Not only is that an oversimplification, but it is also plain wrong at so many
levels (but it is the lie that has been spun for a long time now). Successive
govts. helmed by a certain sell out (Indian) political party had
systematically worked against Indian interests by not only not challenging
this false narrative, but actually tacitly endorsing it, until recently.
Embarrasingly, people like Tulsi Gabbard have been more sympathetic and
supporting of the facts behind the incidents, and calling out the false media
spin. But this support has led to India waking up and becoming more assertive
in calling out lies and facing more facts on the table for all to see.. See
this latest video from Tom Lantos meeting:

[https://m.youtube.com/watch?v=J1Vz_0B4eo4](https://m.youtube.com/watch?v=J1Vz_0B4eo4)

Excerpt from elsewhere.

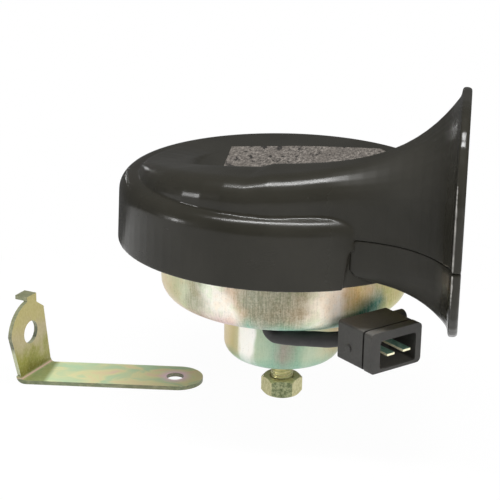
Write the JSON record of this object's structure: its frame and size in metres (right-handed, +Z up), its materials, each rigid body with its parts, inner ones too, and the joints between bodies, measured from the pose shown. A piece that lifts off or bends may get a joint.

Edit: should read sell out Indian political party

------
ir77
i'm a big fan of apple products and definitely bought into apple's stance --
but now i'm starting to think it's nothing more than a convenient branding
campaign that only works in the USA.

all these aspects that apple markets in the USA seem to be completely
negotiable anywhere in the world, and i wonder how long before they can also
become negotiable in the USA.

in the USA, because of fairly well established democracy and general freedom
of speech apple is able to push back on government "requests" blatantly in the
open and use this openness to their advantage. everywhere else where no such
transparency exists because the government completely controls the
communication medium these pushbacks simply don't happen -- apple really has
no interest of ever stepping out on a limb if that limb will cost them
calculated market share.

it's really sad because they as a company are speaking/acting out of both of
their ends, depending on the convenience of the local market. it's convenient
and possible to push back in the USA, it's convenient and impossible to push
back with other totalitarian regimes so they fold.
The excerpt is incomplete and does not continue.